Curious Cargo is a puzzle not quite like anything I've seen. To even build effective pipelines is a joy. The tiles that you pull from the bag might not seem ideal at all times, but there's often a way to make things work if you can just bend your mind in the right direction! even once you've built a few successful pipelines you've got to figure out how best to get cargo onto trucks - playing the right length of truck to allow your factory to start getting efficient is a puzzle in itself and one that rewards with bonuses if you're able to get it right. Off-loading trucks is even harder - trying to look at your opponent's board and figure out the pattern in which trucks will drive towards your board is harder - but you do have one turn to try and adapt your pipelines to suit their position.

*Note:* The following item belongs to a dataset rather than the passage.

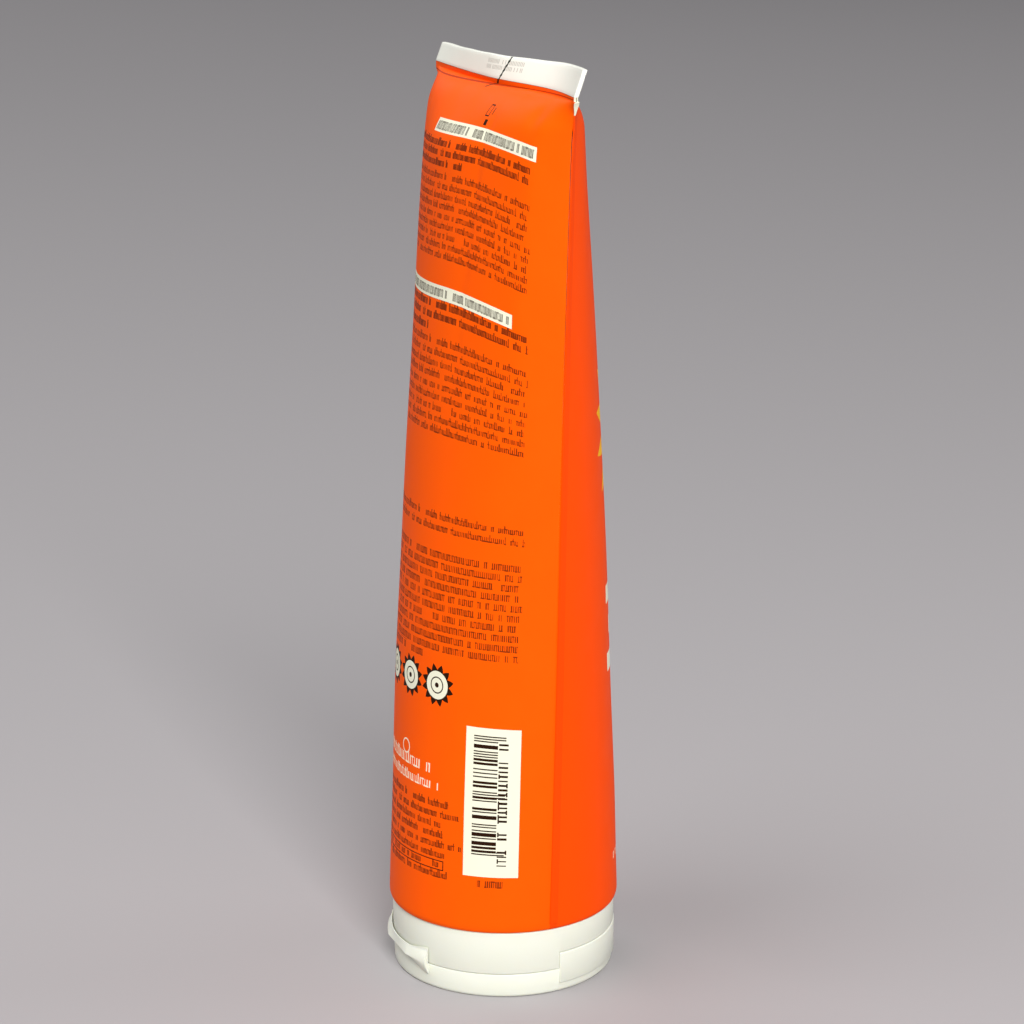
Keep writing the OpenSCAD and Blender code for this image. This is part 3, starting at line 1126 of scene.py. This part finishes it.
# Only one block is 1 at a place, so a sum over all blocks gives that block's numbers.
sums = [(0, 0, 0)] * 3
for first, rows, pitch, right, left, dash_w, height, stem, tall, ragged, light in type_blocks:
    here = patch(right, left, first - (rows - 0.5) * pitch, first + 0.5 * pitch)
    numbers = (
        (-1 / pitch, first / pitch + 0.5, 1 / dash_w),
        (height / 2 / pitch, stem, tall / pitch),
        (right, 1 / ragged, light),
    )
    for k in range(3):
        sums[k] = add(inks, VECTOR, [here, numbers[k], sums[k]], operation="MULTIPLY_ADD")
per_mm, row_start, dashes_per_mm = add(inks, "ShaderNodeSeparateXYZ", [sums[0]]).outputs
half_height, stem_share, tall_share = add(inks, "ShaderNodeSeparateXYZ", [sums[1]]).outputs
right_end, ragged_share, light_ink = add(inks, "ShaderNodeSeparateXYZ", [sums[2]]).outputs
print("Type is laid out in", len(type_blocks), "blocks")

# %% Rows of type
row_offset = 0.37
dark_strength = 0.8
row_at = add(inks, MATH, [sheet_h, per_mm, row_start], operation="MULTIPLY_ADD")
row = add(inks, MATH, [row_at], operation="FLOOR")
down = add(inks, MATH, [row_at], operation="FRACT")
row_shift = add(inks, MATH, [row, row_offset], operation="MULTIPLY")
dash_at = add(inks, MATH, [sheet_s, dashes_per_mm, row_shift], operation="MULTIPLY_ADD")
type_ink = dashes(dash_at, row, down, half_height, stem_share, tall_share)
from_end = add(inks, MATH, [sheet_s, right_end], operation="SUBTRACT")
end_share = add(inks, MATH, [from_end, ragged_share], operation="MULTIPLY")
row_noise = add(inks, "ShaderNodeTexWhiteNoise", {"W": row}, noise_dimensions="1D")
in_row = add(inks, MATH, [end_share, row_noise.outputs["Value"]], operation="GREATER_THAN")
type_ink = add(inks, MATH, [type_ink, in_row], operation="MULTIPLY")
light_type = add(inks, MATH, [type_ink, light_ink], operation="MULTIPLY")
dark_type = cut_out(type_ink, light_ink)
dark_type = add(inks, MATH, [dark_type, dark_strength], operation="MULTIPLY")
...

Later in the game, this ability to adapt your pipelines might win you the game. Every aspect of this puzzle is a joy to me, and every time I do something good I get a reward, like a happy puppy. There's a lot to get your head around in this small game, but it really packs a punch for its size if you enjoy a tricky puzzle.

It's very rare for us to add a two-player game to our collection. We often find that two-player games fall into categories that we don't enjoy, or that their small box size is indicative of a game that is small in scope and shallow in depth. We'd much rather play any game that says 2-4 players on the side of the box. Curious Cargo is that rare unicorn that has made its way onto our shelves. It's crunchy and it might not be our pick on every occasion, where something more light-hearted might fit the bill. But when we're in the moods for a puzzle that is so visually and mentally satisfying, then Curious Cargo is a brilliant pick. It's head-to-head gaming at its best, where nobody gets hurt feelings. Curious Cargo is a 9/10 for the Yellow Meeple.